JPS Board Extends Apthorpe’s Contract

At Tuesday’s board meeting where Jamestown Public Schools Superintendent Bret Apthorpe’s contract was extended, he also discussed ongoing initiatives to better the district that have been in works for more than a year.

Around this time last year, the board of education members held a retreat where they and Apthorpe discussed the best way forward for the district. Out of that meeting, spawned several ideas that would later become the initiatives Apthorpe presented. Those initiatives include an expanded summer literacy program, a physical plant maintenance plan, a survey of the current student climate and culture, a push to modernize courses and the creation of the Success Academy.

“At that retreat the board and I worked together on a direction forward for our community and our students,” Apthorpe said. “And I wanted to highlight to the board, because we’re about to go on another retreat, the work that’s been done since the last time we met.”

The district is anticipating 600-700 students in grades K-Fourth will be participating in the summer literacy program. The program will provide transportation and food while the students receive two hours of literacy. Additional daily programming will be provided by the YMCA and the Boys and Girls Club. Other youth groups will provide field trips and other experiences.

The physical plant plan includes an upcoming building condition survey that will assess the needs of the district’s facilities. The plan will look to modernize administrative systems and identify long-term physical plants needs and develop a financial plan.

“That work is well underway,” Apthorpe said.

The survey of student climate and culture will look to promote extra curricular activities for students like athletics and music programs. The district will also be looking to align curriculum with the needs of colleges and the local labor market in order to modernize what it offers in terms of courses.

The Success Academy is scheduled to open in the fall in limited fashion and then gradually grow its reach. The school, housed in the former Rogers Elementary School building, will offers Career and Technical Education courses, Pre-Kindergarten classes and offer student and family support services.

With regards to Apthorpe’s contract extension, Paul Abbott, board president, said it was something both parties wanted. Apthorpe now will be under contract as the superintendent of schools through 2023, two years longer than previously agreed. The extension had some relation to the plans Apthorpe has helped manage within the district.

“We’ve been happy with the direction the district has been taking with the leadership that Bret (Apthorpe) has provided,” Abbott said.

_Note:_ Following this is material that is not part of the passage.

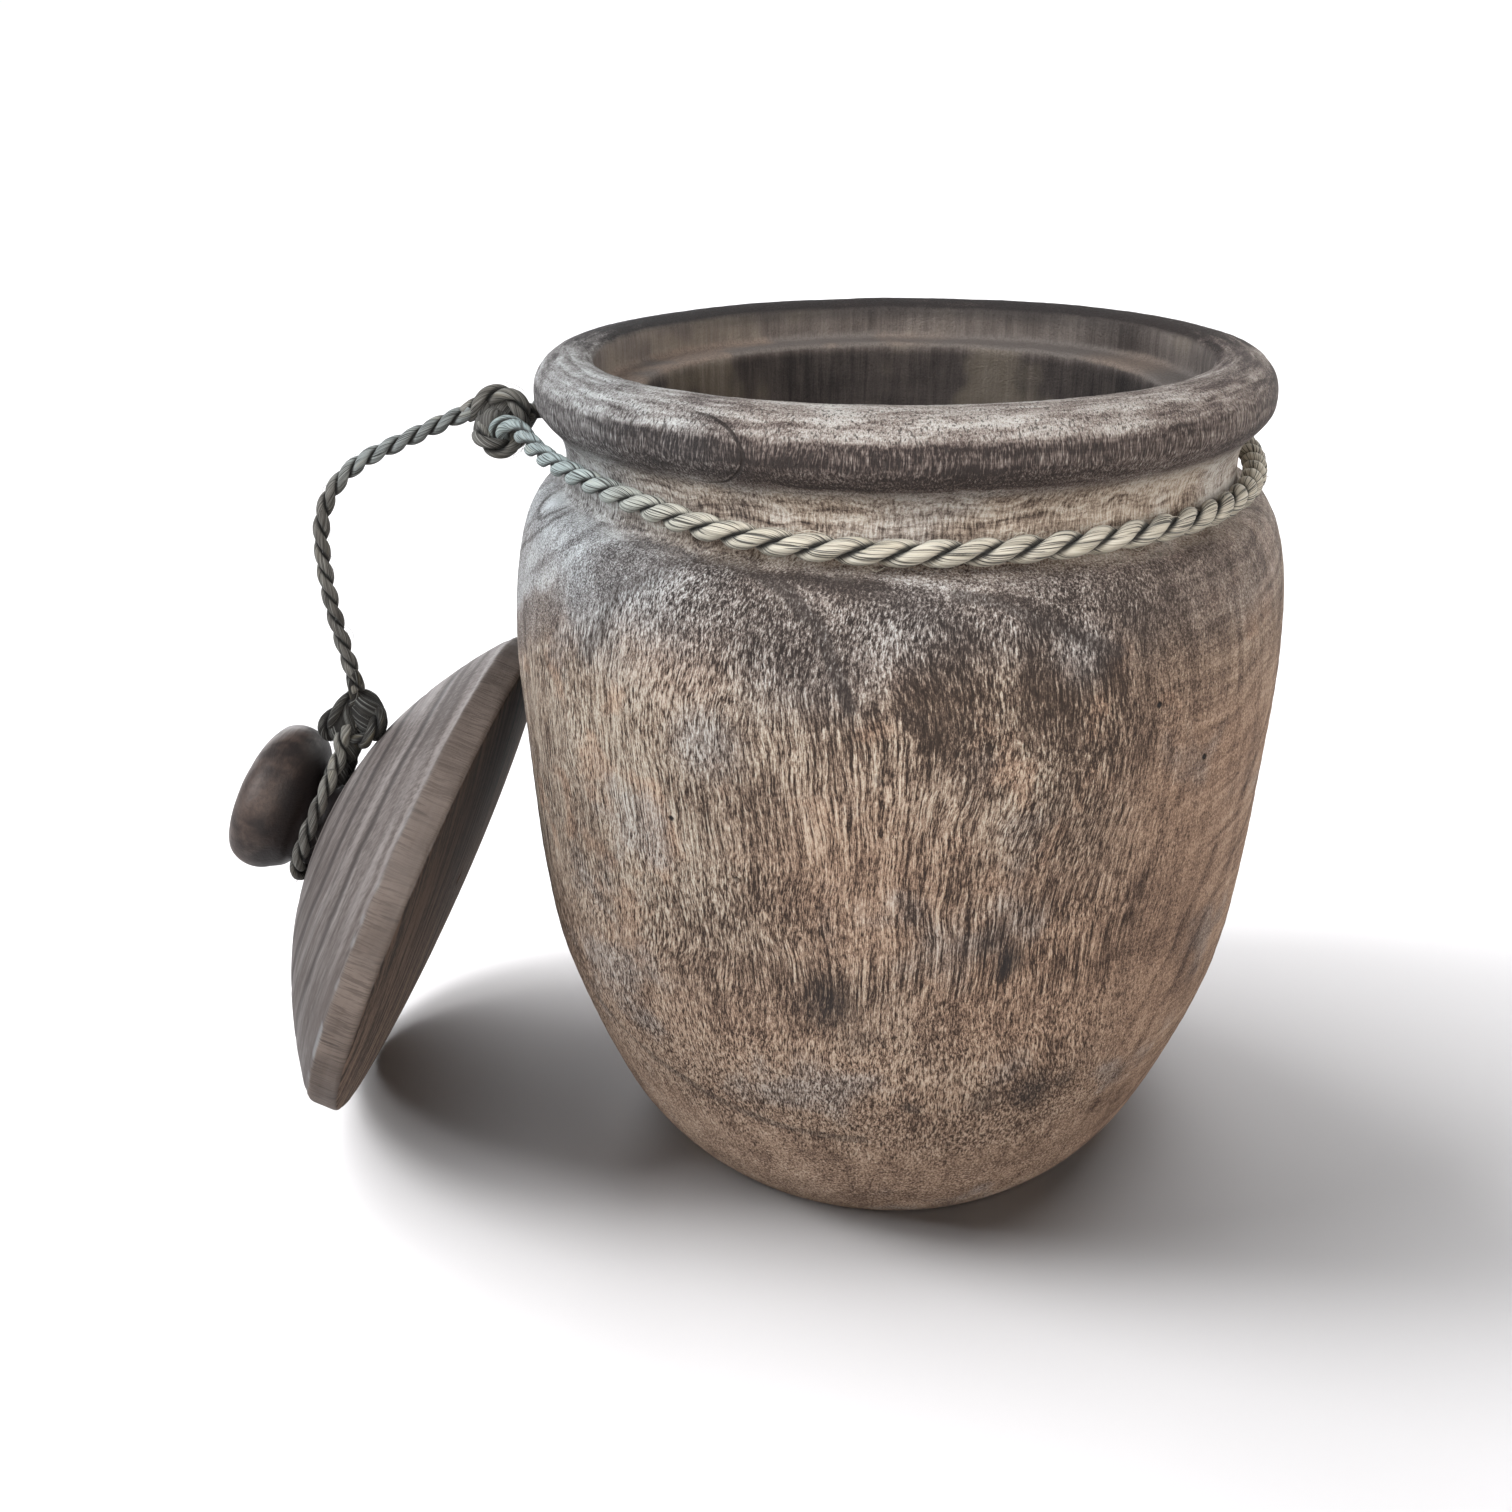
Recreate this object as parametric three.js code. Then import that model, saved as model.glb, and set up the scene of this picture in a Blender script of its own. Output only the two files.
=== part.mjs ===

“It was just a mutual agreement. Bret’s happy here. We’re happy with the work he’s doing and we’re excited about the plans he has in place. One of the ways to ensure that we continue to go in the right direction is to lock up our superintendent.”

In other news, the board approved the hire of a medical examiner, Dr. Stuart Dorfman. Dorfman will serve as the district medical inspector. His job will include preparing medical examinations under Education Law 913 that reviews an employee’s capacity to perform his or her duties.

“Whenever somebody’s mental health comes into question for their ability to perform their job in a public school, the school has the right with action by the board to have a professional psychiatrist do such sort of reviews,” Apthorpe said.

Apthorpe said these hires typically relate to personnel issues.